Como todos los años, a principios de septiembre se encuentra nuestra
esperada vuelta a clases (nótese mi sarcasmo) y como cualquier otro adolescente, no queremos empezar.
En mi caso este año es diferente, porque empiezo una nueva etapa en un
nuevo centro, alrededor de gente nueva, con un ambiente nuevo y bajo el
aprendizaje de nuevos profesores.
Este año todo es nuevo y lo único en lo que quiero pensar es que daré
lo mejor de mí y empezaré desde cero como varios años atrás hice, en que puede
que esto de cambiarse de instituto no sea algo tan malo o algo de lo que deba darle
vueltas de más.
¿Pero sabéis qué? Como era de esperar, llegó el día de las
presentaciones; aunque no era mi primera vez pisando este suelo, me sentía muy
perdida, no sabía qué hacer, había tanta gente ahí. Las miradas y las voces en
los pasillos podían comerme a bocados la mente e impedían que pensara en otra
cosa. Pues en ese momento no era aún consciente de lo que estaba pasando, de lo
que llamamos realidad; no era consciente del presente.

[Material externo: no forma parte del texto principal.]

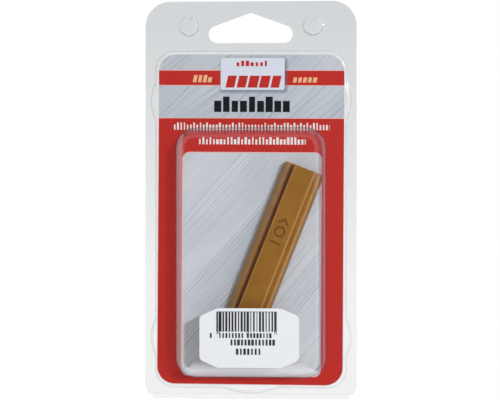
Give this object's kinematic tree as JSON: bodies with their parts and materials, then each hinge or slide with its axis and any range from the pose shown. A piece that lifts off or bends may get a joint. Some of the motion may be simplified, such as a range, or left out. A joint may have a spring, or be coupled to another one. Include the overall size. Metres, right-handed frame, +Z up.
{
  "type": "furniture repair wax stick in a hang pack",
  "caption": "Furniture repair wax stick lying loose in the bubble of a clear hang-sell pack, which folds open at its bottom edge and holds a printed card.",
  "frame": {"origin": "apex of the hang hole, on the plane where the two halves of the pack meet", "axes": "+Z up, the front of the pack faces -Y, +X to the right as seen from the front"},
  "size_m": [0.085, 0.0164, 0.16],
  "materials": {
    "clear_front": "clear gloss",
    "clear_back": "clear gloss",
    "clear_hinge": "clear gloss",
    "card": "printed, satin",
    "label": "matt",
    "wax": "waxy satin"
  },
  "bodies": {
    "back": {"back_cover": "clear_back", "living_hinge": "clear_hinge", "insert_card": "card"},
    "front": {"front_cover": "clear_front", "price_label": "label"},
    "stick": {"wax_stick": "wax"}
  },
  "joints": [
    {"name": "cover_hinge", "type": "hinge", "parent": "back", "child": "front", "pos_m": [0, 0, -0.1546], "axis": [1, 0, 0], "range_deg": [0, 180]},
    {"name": "stick_tip", "type": "hinge", "parent": "front", "child": "stick", "pos_m": [-0.00808, -0.0065, -0.1372], "axis": [0, 1, 0], "range_deg": [-30, 0]}
  ]
}
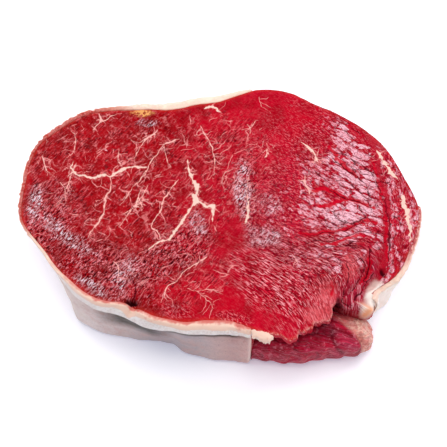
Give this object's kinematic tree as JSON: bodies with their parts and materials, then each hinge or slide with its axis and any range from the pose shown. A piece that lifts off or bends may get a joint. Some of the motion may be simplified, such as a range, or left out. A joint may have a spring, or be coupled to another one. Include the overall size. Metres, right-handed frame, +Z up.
{
  "type": "beef topside",
  "caption": "Raw beef joint cut as a thick slab: marbled red lean with a flat cut face, a cream fat cap wrapped round one side and a small dark muscle tucked under the front edge.",
  "frame": {"origin": "bottom centre of the whole joint's bounding box, on the surface it lies on", "axes": "+X along the joint's length, +Y across its width, +Z up through its thickness, the cut face on top"},
  "size_m": [0.2362, 0.1702, 0.0475],
  "materials": {
    "lean": "raw lean beef, moist cut face, satin",
    "fat_cap": "raw beef fat under thin grey-cream membrane, smooth, satin",
    "side_fat": "raw beef fat, cream, satin",
    "side_muscle": "raw beef muscle under silverskin, dark red, moist"
  },
  "bodies": {
    "root": {"lean": "lean", "fat_cap": "fat_cap", "side_fat": "side_fat", "side_muscle": "side_muscle"}
  },
  "joints": []
}
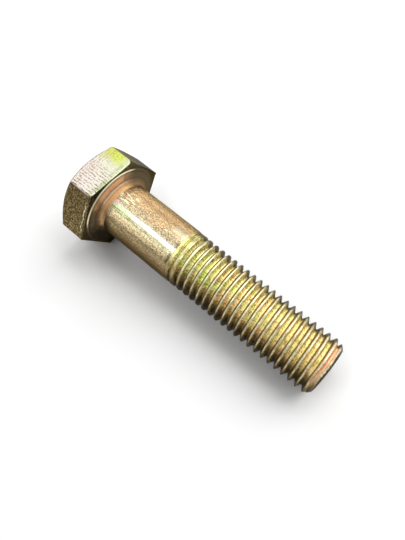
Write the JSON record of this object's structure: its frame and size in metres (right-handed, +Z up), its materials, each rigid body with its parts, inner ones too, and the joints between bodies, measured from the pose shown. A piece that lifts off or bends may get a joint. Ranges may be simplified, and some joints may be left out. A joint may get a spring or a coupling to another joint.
{
  "type": "hex head bolt",
  "caption": "Hex head bolt with a washer face, a plain shank and a right-hand thread to its chamfered point, lying on its side.",
  "frame": {"origin": "on the surface that the bolt lies on, under the middle of its bounding box", "axes": "+Z up, +X from the head towards the point with the bolt dipping by 4.13 degrees, +Y across the bolt; a flat of the head faces straight down and its opposite one up"},
  "size_m": [0.0404, 0.0146, 0.013],
  "materials": {
    "yellow_zinc_steel": "yellow zinc plating with green and pink tints, semi-bright"
  },
  "bodies": {
    "root": {"bolt": "yellow_zinc_steel"}
  },
  "joints": []
}
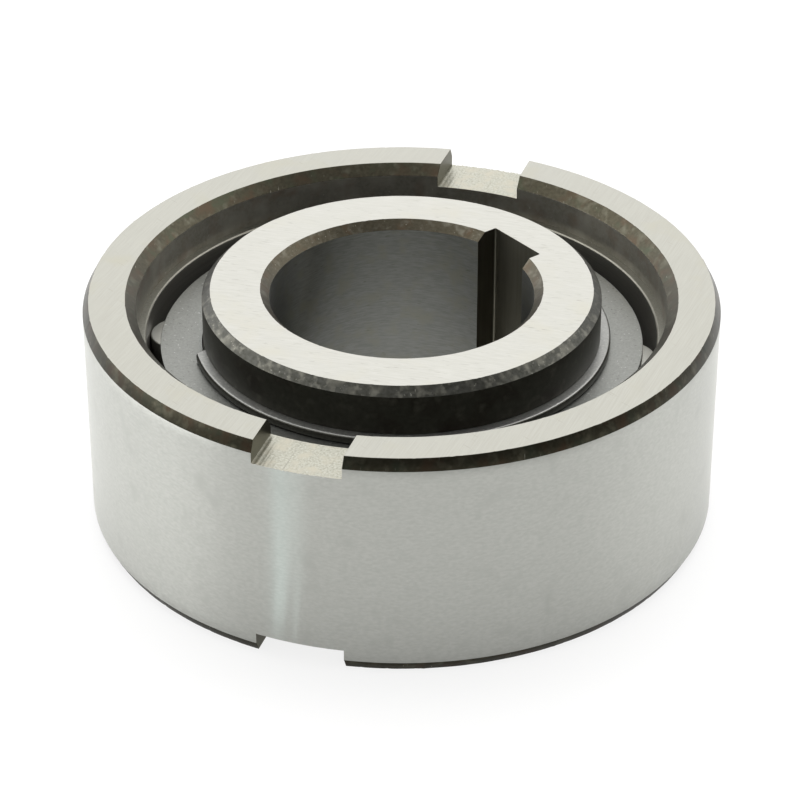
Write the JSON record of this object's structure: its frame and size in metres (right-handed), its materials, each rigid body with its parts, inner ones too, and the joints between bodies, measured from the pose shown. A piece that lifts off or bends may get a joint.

La noche anterior me acosté pensando en que empezaba las clases, supongo
que como todos mis compañeros, pero no tenía en cuenta que la etapa que
empezaría sería tan importante para el yo del futuro. No era consciente.
En nada se terminó el día de las presentaciones, conocí a mi tutor y me
di cuenta de que había una mayoría masculina en clase, nada más. Tan rápido
pasó la mañana que no pude disfrutar un poco más de ella, de mi primer día en
bachillerato.
Ahora, mirando hacia atrás me arrepiento tanto de no haberme acercado a
esas personas desde un principio, porque ciertamente esas personas son con las
que voy a pasar momentos malos, momentos vergonzosos, momentos divertidos y
momentos buenos de esta etapa. Y es que no era consciente. No lo era.